A Bothy Boy is somebody who qualified as a merchant navy officer at the South African Nautical College, in the Western Cape, also known as the General Botha.

Allen is always kind enough to describe me as a fellow Bothy Boy because I once spent three months there for a navigation course while with the South African Navy.

On arrival at Joop's Place I was hailed by Allen and told to sit with two other Maritzburg College fellows so they could keep an eye on us. And blow me down! One was a former ship's chief engineer I was not just at College with but Merchiston also, The other a master mariner, some years younger, who had also been through Merchiston and College. Beat that!

Also in the vicinity at our table were Mike Procter, demon fast bowler of yesteryear, and a fellow named Ben Lamaletie, also known as Ben the Benefactor because he used to be chief brewer at SA Breweries. A jolly crew.

I was relating all this to the aforementioned blonde, who expressed horror at the thought of being in the company of such a bunch of old duffers. (I told you she can be severe).

So I told her of a splendid jape involving Father Daine, of the Anglican parish of St Cyprian's.

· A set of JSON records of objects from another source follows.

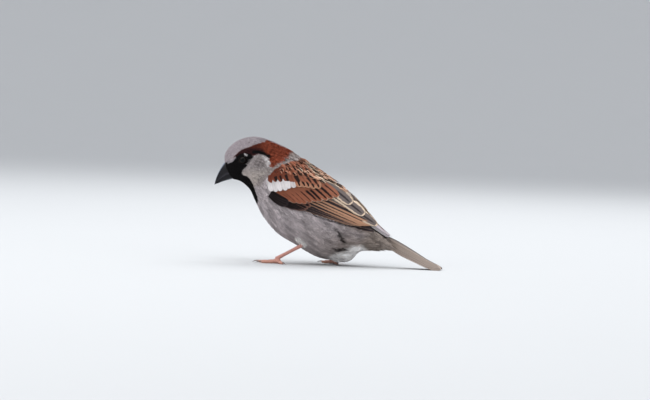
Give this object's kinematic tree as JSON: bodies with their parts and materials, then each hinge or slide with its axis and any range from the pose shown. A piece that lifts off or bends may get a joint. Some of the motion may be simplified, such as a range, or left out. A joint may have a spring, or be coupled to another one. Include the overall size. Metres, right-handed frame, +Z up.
{
  "type": "house sparrow",
  "caption": "Life-size still model of an adult male house sparrow standing head low, folded wings, tail tip on the floor.",
  "frame": {"origin": "middle of the bird's overall box at floor level", "axes": "+Z up, the bird faces -X, its left side is -Y"},
  "size_m": [0.1394, 0.0488, 0.0748],
  "materials": {
    "plumage_grey": "soft grey feathers of crown, cheeks and neck",
    "plumage_breast": "loose grey-white feathers of breast and belly",
    "plumage_wing": "chestnut, buff and black patterned flight feathers",
    "plumage_tail": "brown tail feathers with pale edges",
    "bill": "smooth black horn",
    "eye": "wet dark brown cornea",
    "leg": "scaled pinkish skin",
    "claw": "grey-brown horn"
  },
  "bodies": {
    "root": {"head": "plumage_grey", "neck": "plumage_grey", "trunk": "plumage_breast", "tail": "plumage_tail", "bill_upper": "bill", "bill_lower": "bill", "eye_left": "eye", "wing_left": "plumage_wing", "thigh_left": "plumage_breast", "tarsus_left": "leg", "toe_left_1": "leg", "claw_left_1": "claw", "toe_left_2": "leg", "claw_left_2": "claw", "toe_left_3": "leg", "claw_left_3": "claw", "toe_left_4": "leg", "claw_left_4": "claw", "eye_right": "eye", "wing_right": "plumage_wing", "thigh_right": "plumage_breast", "tarsus_right": "leg", "toe_right_1": "leg", "claw_right_1": "claw", "toe_right_2": "leg", "claw_right_2": "claw", "toe_right_3": "leg", "claw_right_3": "claw", "toe_right_4": "leg", "claw_right_4": "claw"}
  },
  "joints": []
}
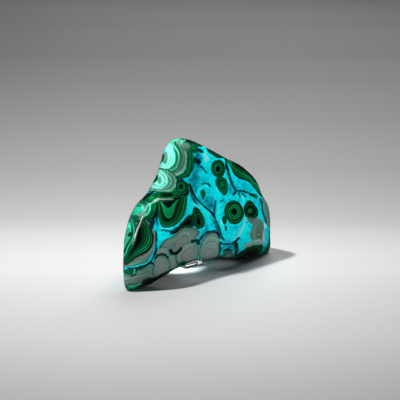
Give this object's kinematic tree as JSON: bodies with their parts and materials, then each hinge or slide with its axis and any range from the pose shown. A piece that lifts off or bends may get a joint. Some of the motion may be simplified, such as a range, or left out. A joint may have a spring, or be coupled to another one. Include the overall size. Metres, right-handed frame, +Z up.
{
  "type": "malachite specimen",
  "caption": "Polished malachite and chrysocolla freeform, arched underneath, standing on two flat feet over a small clear block.",
  "frame": {"origin": "on the surface it stands on, under the middle of the stone's box", "axes": "+X along the stone from the long foot to the short one, +Y from the show face to the back, +Z up"},
  "size_m": [0.1208, 0.04, 0.0881],
  "materials": {
    "polished_stone": "polished, banded green with turquoise and black veins",
    "clear_acrylic": "clear, polished"
  },
  "bodies": {
    "root": {"stone": "polished_stone", "clear_prop": "clear_acrylic"}
  },
  "joints": []
}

He arrived rather peckish and declared he was looking forward to a nice steak. The waitress eventually handed him a minuscule steak, about the girth of a meatball. As the good reverend registered shock and dismay, she handed him another plate with a whopper of a steak on it.

The company fell upon a roar, as Boswell would have put it.

"How absolutely childish," said my lovely blonde. "I'm glad I wasn't there."

Gals can be difficult to fathom.





HE DOESN'T drink anything stronger than pop. Mind you, Pop will drink anything.

Last word

Blame someone else and get on with your life.